In March, Japan and the US signed a CMA securing both countries’ commitment to strengthen supply chains and promote EV battery technologies. The CMA allows minerals from Japan to meet sourcing requirements for US EV tax credits, unlocking up to $7,500 per vehicle.
The agreement has come under fire from some members of Congress for the lack of binding or enforceable commitments, particularly on labor and environmental standards.
Noting the importance of critical minerals as the transition is made to an electric world, Wulf stressed the importance of putting supply chain security at the forefront of legislation and other incentives.
“The EU and other auto-forward consuming nations need to get on board with the fact that this isn’t just about sustainability; it’s also about security. All their incentives are focused on greenhouse gas emissions, recycled content requirements and so on,” she told Fastmarkets.

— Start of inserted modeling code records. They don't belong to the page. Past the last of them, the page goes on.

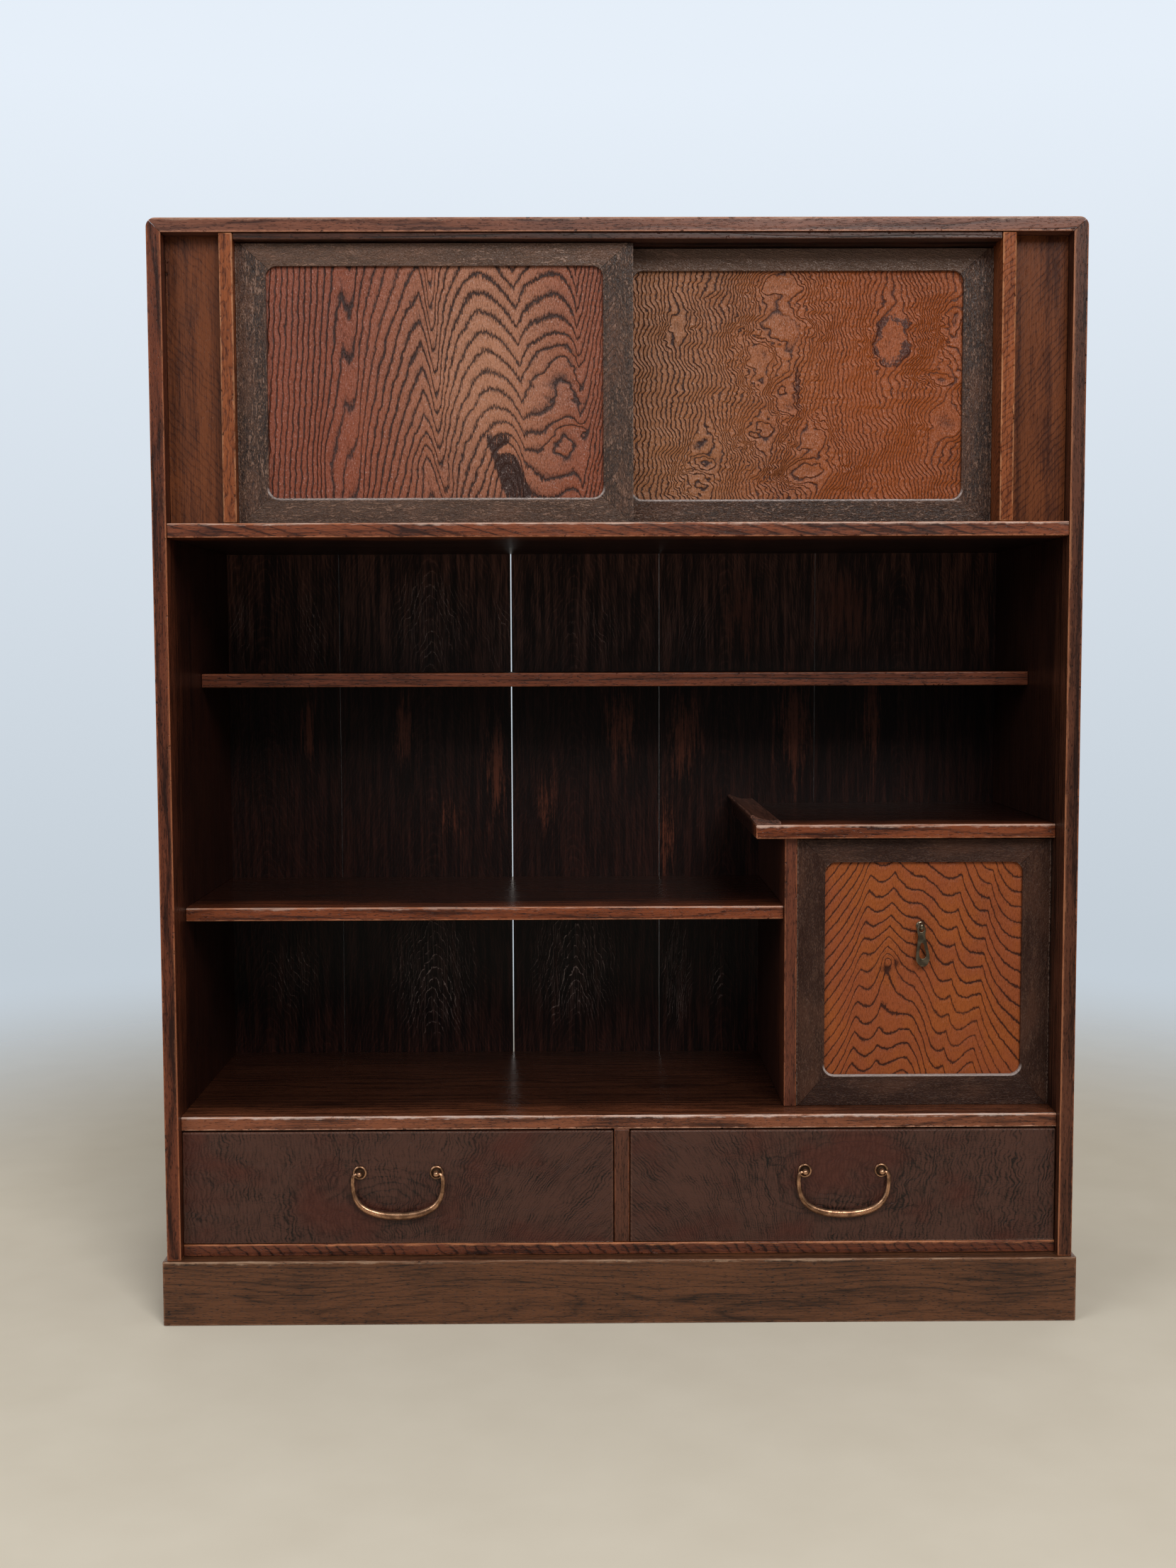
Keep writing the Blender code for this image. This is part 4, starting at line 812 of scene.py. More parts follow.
# %% Right door panel
RIGHT_PANEL_LIGHT = (paint(142, 90, 55), paint(142, 69, 21))
RIGHT_PANEL_DARK = (paint(50, 24, 15), paint(64, 24, 8))
RIGHT_PANEL_SPACING = 4.6
RIGHT_PANEL_EYES = [
    ((262, 73), (15, 24), 0.6), ((324, 55), (10, 19), 2.4), ((155, 121), (9, 9), 1.7),
    ((133, 112), (8, 6), 0.9), ((158, 143), (8, 10), 0.9), ((150, 18), (15, 9), 0.9),
    ((313, 108), (15, 6), 1.7), ((134, 160), (13, 13), 2.4), ((73, 170), (9, 6), 0.9),
    ((76, 192), (15, 10), 2.4), ((72, 213), (12, 7), -1.3), ((180, 198), (20, 12), 2.4),
]
RIGHT_PANEL_CALM = [
    ((150, 66), (20, 22), 0.5), ((134, 88), (10, 9), 0.5), ((178, 166), (13, 8), 0.5),
    ((50, 58), (8, 12), 0.5), ((318, 152), (16, 16), 0.5),
]


def right_door_panel():
    node = "right_door_panel"
    finish = Finish(node)
    across, down, _ = spot = panel_place(finish, node)
    swing = finish.noise(spot, (70, 42, 60), 33.0) - 0.5
    ripple = finish.noise(spot, (40, 6, 20), 39.0, detail=1) - 0.5
    knots = finish.noise(spot, (15, 13, 20), 41.0) - 0.5
    teeth = finish.noise(spot, (1.0, 5, 9), 43.0) - 0.5
    calm = bulge(across, down, (150, 130), (42, 90))
    slope = finish.rise(across, 190, 330) * finish.rise(down, 100, 190)
    wavy = across + swing * 44 + ripple * 5.5 + teeth * 1.6 + slope * 15
    count = wavy / RIGHT_PANEL_SPACING + knots * (calm * 3.6 + 1.0) + 30
    bent_across, bent_down = across + knots * 24 + ripple * 4, down + swing * 20 - knots * 18
    for centre, radii, rings in RIGHT_PANEL_CALM + RIGHT_PANEL_EYES:
        level = centre[0] / RIGHT_PANEL_SPACING + 30.3
        count = eye(bent_across, bent_down, count, centre, radii, rings, level)
    (x, z), (wide, tall), rings = RIGHT_PANEL_EYES[0]
    dx, dz = (bent_across - x) / wide, (bent_down - z) / tall
    oval = abs((dx * dx + dz * dz).root() - 0.98)
    thick = finish.rise(dz - dx * 0.8, -1.0, 1.2) * 0.16 + 0.16
    ring = finish.rise(oval / thick, 1.0, 0.55) * finish.rise(teeth + ripple, -0.3, -0.02)
    beside = abs(across - 166 - down * 0.03 + knots * 6)
    streak = finish.rise(beside, 3.2, 1.4) * bulge(across, down, (167, 118), (20, 22))
    stain = ring * 0.75 + streak * 0.6
    drift = finish.rise(across + swing * 60, 20, 250)
    light = finish.blend(drift, *RIGHT_PANEL_LIGHT)
    dark = finish.blend(drift, *RIGHT_PANEL_DARK)
    return figured(finish, spot, count, light, dark, stain, seed=33.0, contrast=1.4 - drift * 0.55)


dress("right_door_panel", right_door_panel())
print("right panel eyes", len(RIGHT_PANEL_CALM + RIGHT_PANEL_EYES))

# %% [markdown]
# The small door's panel has bold thin lines that step across it like hills, over one tall hill with a knot at
# its top. One line was read off across the panel, and the others follow it, nearer or further apart.

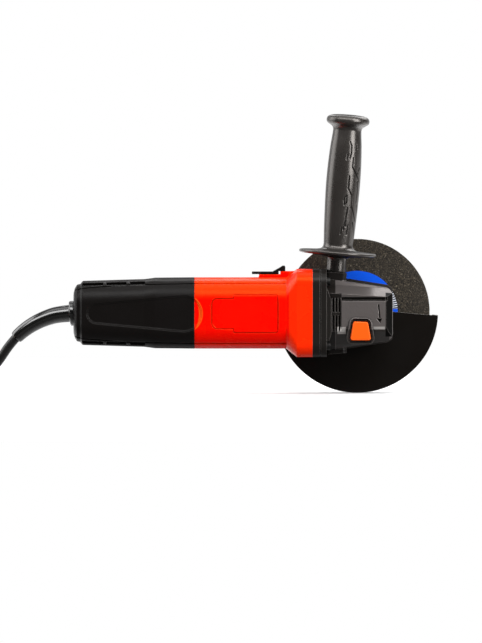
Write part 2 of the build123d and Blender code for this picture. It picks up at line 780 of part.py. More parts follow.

“While this sustainability focus is critical in the global race to the top, we need to remember that the goal is also security and that we are dealing with China, a planned economy, non-market actor, which is very invested in maintaining control over the supply chain,” she said.
This could lead to a division among environmental, social and governance (ESG) criteria, depending on the nation involved, Wulf noted, with some countries more willing to turn a blind eye to sourcing minerals produced using lower standards than others, for example.
“China will happily bifurcate its supply chain to sell the products that meet ESG requirements to the West while continuing to sell less sustainably-made products to those who want them,” she said.
Other issues include the fact that EU recycled content requirements are too steep and too early for participants outside China because they do not yet have the spent batteries to recycle, while there also needs to be a uniform FEOC in the EU, Japan and South Korea, she noted.